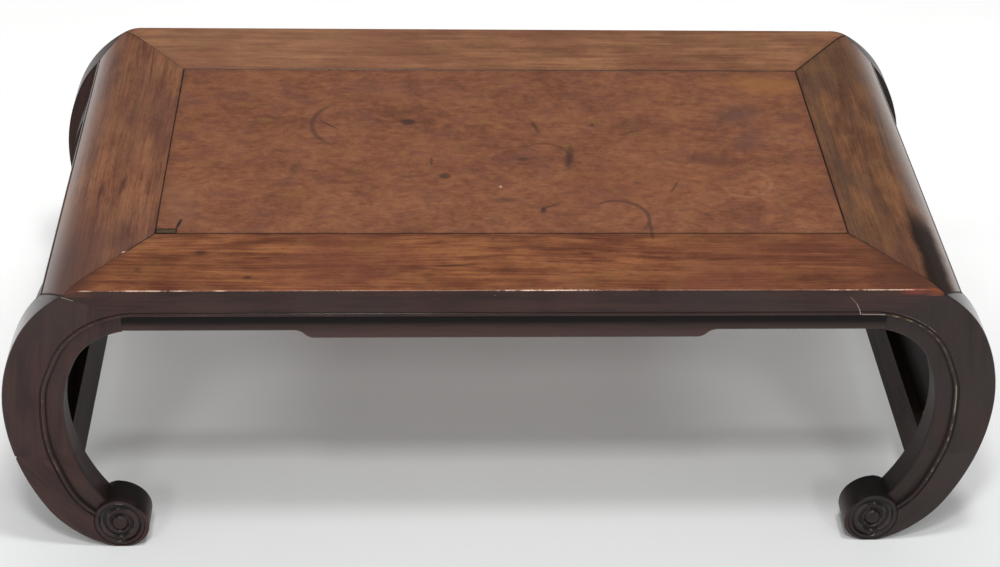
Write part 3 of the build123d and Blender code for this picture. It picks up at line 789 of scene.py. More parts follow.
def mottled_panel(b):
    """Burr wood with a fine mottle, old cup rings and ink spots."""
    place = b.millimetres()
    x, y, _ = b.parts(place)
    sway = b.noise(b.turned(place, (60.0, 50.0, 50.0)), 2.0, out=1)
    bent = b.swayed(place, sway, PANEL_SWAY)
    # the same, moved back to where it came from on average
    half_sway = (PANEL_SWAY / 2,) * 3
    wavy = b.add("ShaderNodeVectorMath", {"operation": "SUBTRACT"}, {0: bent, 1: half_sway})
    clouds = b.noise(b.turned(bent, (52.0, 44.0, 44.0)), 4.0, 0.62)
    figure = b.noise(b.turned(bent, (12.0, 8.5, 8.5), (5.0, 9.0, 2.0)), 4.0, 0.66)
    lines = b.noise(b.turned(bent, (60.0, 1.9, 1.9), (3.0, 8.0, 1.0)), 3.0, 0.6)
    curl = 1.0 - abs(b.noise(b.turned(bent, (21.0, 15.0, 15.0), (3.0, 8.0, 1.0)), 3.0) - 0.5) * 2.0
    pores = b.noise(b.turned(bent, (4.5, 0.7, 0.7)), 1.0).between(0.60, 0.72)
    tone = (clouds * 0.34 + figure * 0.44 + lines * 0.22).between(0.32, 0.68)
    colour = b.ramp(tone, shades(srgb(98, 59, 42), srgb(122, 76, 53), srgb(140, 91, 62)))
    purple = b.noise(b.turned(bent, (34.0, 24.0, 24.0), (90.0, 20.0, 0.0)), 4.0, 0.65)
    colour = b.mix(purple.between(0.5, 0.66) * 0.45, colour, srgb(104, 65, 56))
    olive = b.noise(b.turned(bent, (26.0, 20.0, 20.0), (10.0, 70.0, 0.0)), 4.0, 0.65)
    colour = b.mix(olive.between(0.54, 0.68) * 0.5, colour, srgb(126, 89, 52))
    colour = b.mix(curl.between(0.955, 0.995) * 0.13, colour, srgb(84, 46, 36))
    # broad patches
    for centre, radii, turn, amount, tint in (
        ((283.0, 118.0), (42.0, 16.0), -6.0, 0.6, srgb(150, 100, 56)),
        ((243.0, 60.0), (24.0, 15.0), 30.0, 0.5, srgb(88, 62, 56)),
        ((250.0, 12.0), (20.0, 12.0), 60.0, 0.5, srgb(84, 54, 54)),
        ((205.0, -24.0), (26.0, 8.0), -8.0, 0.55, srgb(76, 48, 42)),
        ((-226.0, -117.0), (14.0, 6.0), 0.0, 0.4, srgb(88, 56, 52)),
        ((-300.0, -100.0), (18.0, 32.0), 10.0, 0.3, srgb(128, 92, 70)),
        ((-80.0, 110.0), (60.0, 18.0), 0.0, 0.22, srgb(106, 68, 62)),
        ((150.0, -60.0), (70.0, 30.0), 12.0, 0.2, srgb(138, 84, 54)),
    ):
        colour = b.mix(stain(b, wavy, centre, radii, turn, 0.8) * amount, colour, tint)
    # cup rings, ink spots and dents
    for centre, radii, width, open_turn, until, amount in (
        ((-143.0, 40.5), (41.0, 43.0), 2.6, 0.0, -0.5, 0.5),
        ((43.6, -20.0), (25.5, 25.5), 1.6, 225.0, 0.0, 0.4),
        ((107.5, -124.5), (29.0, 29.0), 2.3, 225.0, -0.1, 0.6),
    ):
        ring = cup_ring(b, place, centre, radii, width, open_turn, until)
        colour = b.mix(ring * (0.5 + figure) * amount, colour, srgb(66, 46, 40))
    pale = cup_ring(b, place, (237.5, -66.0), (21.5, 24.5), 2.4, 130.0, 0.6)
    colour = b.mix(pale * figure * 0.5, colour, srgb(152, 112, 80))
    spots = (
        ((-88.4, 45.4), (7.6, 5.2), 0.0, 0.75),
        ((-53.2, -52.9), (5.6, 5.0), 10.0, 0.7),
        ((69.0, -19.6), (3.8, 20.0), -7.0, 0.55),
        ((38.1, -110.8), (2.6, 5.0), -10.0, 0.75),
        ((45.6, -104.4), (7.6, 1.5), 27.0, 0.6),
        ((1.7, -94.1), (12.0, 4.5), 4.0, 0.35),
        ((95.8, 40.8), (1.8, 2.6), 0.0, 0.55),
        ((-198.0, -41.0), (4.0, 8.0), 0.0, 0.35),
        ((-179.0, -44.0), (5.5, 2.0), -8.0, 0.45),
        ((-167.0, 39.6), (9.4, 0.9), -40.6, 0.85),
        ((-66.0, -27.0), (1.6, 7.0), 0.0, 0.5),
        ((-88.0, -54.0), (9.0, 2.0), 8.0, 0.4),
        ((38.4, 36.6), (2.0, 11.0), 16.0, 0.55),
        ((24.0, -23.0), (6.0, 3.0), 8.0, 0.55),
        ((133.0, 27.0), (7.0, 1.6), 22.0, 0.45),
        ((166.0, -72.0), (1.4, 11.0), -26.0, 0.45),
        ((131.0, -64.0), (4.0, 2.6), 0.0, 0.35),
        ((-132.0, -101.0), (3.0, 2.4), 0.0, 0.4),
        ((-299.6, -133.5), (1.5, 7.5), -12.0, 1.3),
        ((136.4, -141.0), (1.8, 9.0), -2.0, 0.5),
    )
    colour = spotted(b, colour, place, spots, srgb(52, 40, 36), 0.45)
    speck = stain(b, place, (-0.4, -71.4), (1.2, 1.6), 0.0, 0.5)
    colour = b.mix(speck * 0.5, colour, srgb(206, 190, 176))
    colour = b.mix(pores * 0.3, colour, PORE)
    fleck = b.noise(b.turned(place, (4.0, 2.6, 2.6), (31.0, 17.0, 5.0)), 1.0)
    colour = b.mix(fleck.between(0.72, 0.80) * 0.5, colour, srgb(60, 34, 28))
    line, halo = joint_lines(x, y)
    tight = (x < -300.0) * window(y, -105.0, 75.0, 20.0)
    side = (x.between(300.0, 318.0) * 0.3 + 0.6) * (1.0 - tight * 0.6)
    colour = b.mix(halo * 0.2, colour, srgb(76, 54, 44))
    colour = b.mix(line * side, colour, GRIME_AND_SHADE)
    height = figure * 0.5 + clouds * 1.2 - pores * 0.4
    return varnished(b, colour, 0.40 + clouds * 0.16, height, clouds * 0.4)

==

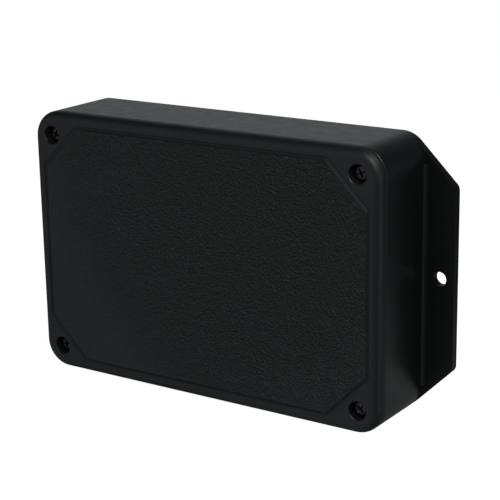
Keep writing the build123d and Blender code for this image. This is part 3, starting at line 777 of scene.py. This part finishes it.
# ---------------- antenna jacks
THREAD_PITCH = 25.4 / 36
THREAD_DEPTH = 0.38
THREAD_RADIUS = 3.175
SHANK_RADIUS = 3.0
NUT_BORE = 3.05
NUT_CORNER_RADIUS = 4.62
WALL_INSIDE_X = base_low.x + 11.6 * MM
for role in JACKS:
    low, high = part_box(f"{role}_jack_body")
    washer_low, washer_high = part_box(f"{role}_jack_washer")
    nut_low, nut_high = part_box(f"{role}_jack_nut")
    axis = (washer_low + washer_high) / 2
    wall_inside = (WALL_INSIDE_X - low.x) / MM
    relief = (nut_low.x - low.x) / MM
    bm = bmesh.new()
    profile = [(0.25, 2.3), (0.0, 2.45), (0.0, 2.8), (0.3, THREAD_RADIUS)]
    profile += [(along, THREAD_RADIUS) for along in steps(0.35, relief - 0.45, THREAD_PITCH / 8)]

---

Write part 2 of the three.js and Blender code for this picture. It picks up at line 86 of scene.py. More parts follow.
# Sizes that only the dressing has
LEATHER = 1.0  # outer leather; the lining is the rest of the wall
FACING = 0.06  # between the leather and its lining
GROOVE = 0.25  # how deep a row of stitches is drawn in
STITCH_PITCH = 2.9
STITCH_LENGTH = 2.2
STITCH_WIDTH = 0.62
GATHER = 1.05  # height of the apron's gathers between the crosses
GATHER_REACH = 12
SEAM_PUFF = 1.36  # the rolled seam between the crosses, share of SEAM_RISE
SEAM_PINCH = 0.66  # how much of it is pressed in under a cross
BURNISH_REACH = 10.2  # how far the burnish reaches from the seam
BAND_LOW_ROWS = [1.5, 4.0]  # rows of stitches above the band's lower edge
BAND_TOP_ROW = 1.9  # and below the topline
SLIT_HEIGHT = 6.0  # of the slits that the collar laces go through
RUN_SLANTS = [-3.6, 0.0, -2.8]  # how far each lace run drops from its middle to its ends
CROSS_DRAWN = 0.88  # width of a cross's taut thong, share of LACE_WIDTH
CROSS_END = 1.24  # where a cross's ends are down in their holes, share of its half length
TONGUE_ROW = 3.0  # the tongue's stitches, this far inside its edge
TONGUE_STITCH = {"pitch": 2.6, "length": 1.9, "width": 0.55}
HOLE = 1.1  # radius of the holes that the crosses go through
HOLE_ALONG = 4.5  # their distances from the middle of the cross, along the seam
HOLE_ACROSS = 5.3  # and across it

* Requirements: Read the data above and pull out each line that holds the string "Blender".

* Correct response:
Write part 3 of the build123d and Blender code for this picture. It picks up at line 789 of scene.py. More parts follow.
Keep writing the build123d and Blender code for this image. This is part 3, starting at line 777 of scene.py. This part finishes it.
Write part 2 of the three.js and Blender code for this picture. It picks up at line 86 of scene.py. More parts follow.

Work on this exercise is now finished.